EMBL scientists have found evidence of an unexpected role for retinal cells in pre-processing visual information; their results provide potential opportunity for future prosthetic visual aids.
Scientists have long known that vision is made possible because our brains decode electrical signals that are sent by the retina. However, recent evidence indicates that retinas may do even more. They too may be deciphering what we actually see.
Located at the back of the eye, the retina is a neuronal tissue that receives visual input to the eye and converts it to electrical signals that travel to the brain. Apart from mapping the outside world, the retina extracts visual features, such as colour, contrast, and motion.
The retinal layers contain diverse and specialised sets of cellular components. When light hits the retina, it stimulates photoreceptors, creating an electric signal that is conveyed through other neurons – horizontal, bipolar, and amacrine cells – to the retinal ganglion cells (RGCs).
The RGCs are located on the inner surface of the retina, where they project visual information to the brain via their axons, which make up the optic nerve. These neurons are at the core of the scientists’ recent findings.
RGCs have conventionally been considered as a relay, simply integrating incoming visual signals from the eye and conveying them to the brain. However, recent anatomical studies suggest that RGCs may form a more complex network with other retinal neurons through high-speed communication channels.
Scientists in the Asari Group at EMBL Rome found evidence that RGCs can send feedback signals to other retinal cells, and contribute to local computation of visual stimuli by modulating the output signals from the retina. Their results on such a novel gain control mechanism in the retina have been published in the journal PLOS ONE.
Building on the team’s expertise in computational methods, the scientists developed a biologically inspired mathematical model of the retinal network and derived predictions on how RGCs of the same type modulate each other’s activity. They then conducted experiments to confirm those predictions in mouse and salamander retinas.
“Our brain is a predictive machine,” said Hiroki Asari. “It generates a mental model of the outside world based on past evidence and predicts future sensory inputs. When the prediction differs from actual sensory inputs, the brain uses the discrepancies (or ‘surprises’) to update the mental model and adjust our behaviour accordingly. While the brain cortex is commonly assumed to perform such predictive processing, recent evidence suggests that the retina might compute those visual surprises by some unknown mechanisms. We think that the feedback signalling we found at the level of retinal output may play a key role there.”
Understanding exactly how this feedback pathway helps retinal function creates a way for researchers to potentially develop future prosthetic devices that could faithfully mimic the retina’s visual processing.

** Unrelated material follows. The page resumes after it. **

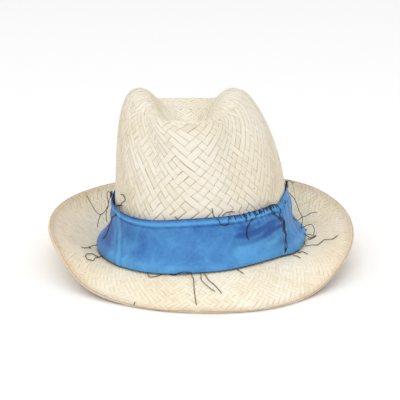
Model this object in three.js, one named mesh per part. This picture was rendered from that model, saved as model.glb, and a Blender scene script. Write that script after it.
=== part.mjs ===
// A woven straw fedora with a wide satin band, as a three.js scene graph.
// Millimetres, +Z up. The front of the hat faces -Y, and it rests on its brim at Z = 0.
// Two pieces: the straw body, which is crown and brim plaited in one, and the band round it.

import * as THREE from "three";

// ---------------------------------------------------------------- driving dimensions

const STRAW = 1.7; // thickness of the plaited straw
const HEM = 1.1; // how much more the turned-under hem adds at the brim's edge
const SATIN = 1.2; // thickness of the folded satin of the band
const AROUND = 72; // steps round the hat

// Sections of the crown, from the middle of the dent in its top down to where the brim starts.
// Each is a closed curve round the hat: left, right, front and back are how far it reaches
// from the hat's axis each way, and the up columns are its heights over the ground there.
// hold is how far round the height of the two sides is kept, square the curve's squareness
// (2 is an ellipse), sag how much lower it hangs at its quarters, and pinch how deep the two
// finger dents are, at pinchAt degrees from the front.
const SECTION_COLUMNS = ["name", "left", "right", "front", "back", "upLeft", "upRight",
  "upFront", "upBack", "hold", "square", "sagFront", "sagBack", "pinch", "pinchAt", "steps"];
const CROWN = readTable(SECTION_COLUMNS, [
  ["dent_floor",      21,    -1,    14,    40,   133,   133,   135,   133,     1,   2.0,     0,     0,     0,    45,     1],
  ["dent_wall",       36,     8,    36,    55,   149,   147,   143,   140,   1.2,   2.3,     0,     0,     1,    45,     1],
  ["ridge_inside",    50,    21,    50,    65,   168,   166,   154,   146,   1.4,   2.6,     7,     8,     3,    48,     1],
  ["ridge_top",       61,    32,    58,    72,   171,   171,   156,   148,   1.6,   2.6,     9,     8,     5,    48,     2],
  ["ridge_outside",   70,    45,    64,    79,   166,   167,   152,   145,   1.4,   2.5,     7,     7,     7,    46,     1],
  ["shoulder",      75.5,    55,    70,    85,   156,   156,   144,   138,   1.2,   2.3,     3,     3,     8,    42,     2],
  ["upper_wall",      80,    67,    79,    96,   135,   135,   122,   116,     1,   2.1,     0,     0,     8,    33,     2],
  ["middle_wall",   82.5,    78,    90,   103,   105,   105,    95,    85,     1,   2.1,     0,     0,     4,    30,     2],
  ["lower_wall",    83.5,  83.5,    97,   105,    77,    79,    71,    57,     1,   2.1,     0,     0,     0,    30,     2],
  ["foot",            87,    88,   103,   105,    24,    29,    38,    14,     1,   2.1,     0,     0,     0,    30,     2],
  ["root",            91,    93,   109,   110,    11,    18,    26,   0.8,     1,   2.1,     0,     0,     0,    30,     1],
]);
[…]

The study also shows the benefit of combining experimental and theoretical approaches in neurobiological studies. “Conventionally, scientists run experiments first and then build a model to explain the data,” Asari said. “In contrast, we started with a computational model of the retina and derived predictions on the retinal physiology. Then we tested the prediction by performing electrophysiological experiments. This type of theory-driven approach can be applied to other brain areas to better understand their function and is therefore a promising new direction of research.”